> _Task objective_
Return, exactly as written, every line from the first line of the data below through the line that contains "stop_play = 0.5".

> _Dataset excerpt_
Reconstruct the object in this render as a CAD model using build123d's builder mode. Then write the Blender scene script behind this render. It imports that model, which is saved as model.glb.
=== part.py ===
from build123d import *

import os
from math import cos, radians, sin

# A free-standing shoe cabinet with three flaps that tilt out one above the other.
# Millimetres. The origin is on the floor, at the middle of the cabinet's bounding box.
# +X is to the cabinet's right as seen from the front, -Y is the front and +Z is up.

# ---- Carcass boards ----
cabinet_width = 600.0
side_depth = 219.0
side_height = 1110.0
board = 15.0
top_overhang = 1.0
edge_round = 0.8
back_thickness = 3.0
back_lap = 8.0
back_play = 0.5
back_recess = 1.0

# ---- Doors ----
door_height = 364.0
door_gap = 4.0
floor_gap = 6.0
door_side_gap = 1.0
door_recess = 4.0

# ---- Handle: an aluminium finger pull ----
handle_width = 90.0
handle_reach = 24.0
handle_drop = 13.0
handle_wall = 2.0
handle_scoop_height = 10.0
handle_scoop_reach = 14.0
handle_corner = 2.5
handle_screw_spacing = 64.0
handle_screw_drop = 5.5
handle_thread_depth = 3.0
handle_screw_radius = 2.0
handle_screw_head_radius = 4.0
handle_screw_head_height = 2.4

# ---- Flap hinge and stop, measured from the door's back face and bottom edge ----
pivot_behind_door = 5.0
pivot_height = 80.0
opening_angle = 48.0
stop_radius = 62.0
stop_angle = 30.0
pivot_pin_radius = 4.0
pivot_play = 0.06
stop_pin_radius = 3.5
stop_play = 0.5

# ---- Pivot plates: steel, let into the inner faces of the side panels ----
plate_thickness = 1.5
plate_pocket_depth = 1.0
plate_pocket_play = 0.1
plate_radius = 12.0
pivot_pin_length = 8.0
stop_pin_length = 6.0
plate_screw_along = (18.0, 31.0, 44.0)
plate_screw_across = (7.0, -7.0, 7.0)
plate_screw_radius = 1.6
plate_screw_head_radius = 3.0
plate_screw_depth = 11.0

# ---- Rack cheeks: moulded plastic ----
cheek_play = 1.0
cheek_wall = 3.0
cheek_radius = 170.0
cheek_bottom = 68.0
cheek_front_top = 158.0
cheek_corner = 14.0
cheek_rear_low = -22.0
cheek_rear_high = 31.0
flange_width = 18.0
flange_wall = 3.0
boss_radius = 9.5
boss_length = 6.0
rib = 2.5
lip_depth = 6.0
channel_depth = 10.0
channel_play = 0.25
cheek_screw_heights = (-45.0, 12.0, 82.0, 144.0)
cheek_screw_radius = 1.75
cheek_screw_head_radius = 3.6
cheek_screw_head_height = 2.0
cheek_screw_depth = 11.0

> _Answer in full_
Reconstruct the object in this render as a CAD model using build123d's builder mode. Then write the Blender scene script behind this render. It imports that model, which is saved as model.glb.
=== part.py ===
from build123d import *

import os
from math import cos, radians, sin

# A free-standing shoe cabinet with three flaps that tilt out one above the other.
# Millimetres. The origin is on the floor, at the middle of the cabinet's bounding box.
# +X is to the cabinet's right as seen from the front, -Y is the front and +Z is up.

# ---- Carcass boards ----
cabinet_width = 600.0
side_depth = 219.0
side_height = 1110.0
board = 15.0
top_overhang = 1.0
edge_round = 0.8
back_thickness = 3.0
back_lap = 8.0
back_play = 0.5
back_recess = 1.0

# ---- Doors ----
door_height = 364.0
door_gap = 4.0
floor_gap = 6.0
door_side_gap = 1.0
door_recess = 4.0

# ---- Handle: an aluminium finger pull ----
handle_width = 90.0
handle_reach = 24.0
handle_drop = 13.0
handle_wall = 2.0
handle_scoop_height = 10.0
handle_scoop_reach = 14.0
handle_corner = 2.5
handle_screw_spacing = 64.0
handle_screw_drop = 5.5
handle_thread_depth = 3.0
handle_screw_radius = 2.0
handle_screw_head_radius = 4.0
handle_screw_head_height = 2.4

# ---- Flap hinge and stop, measured from the door's back face and bottom edge ----
pivot_behind_door = 5.0
pivot_height = 80.0
opening_angle = 48.0
stop_radius = 62.0
stop_angle = 30.0
pivot_pin_radius = 4.0
pivot_play = 0.06
stop_pin_radius = 3.5
stop_play = 0.5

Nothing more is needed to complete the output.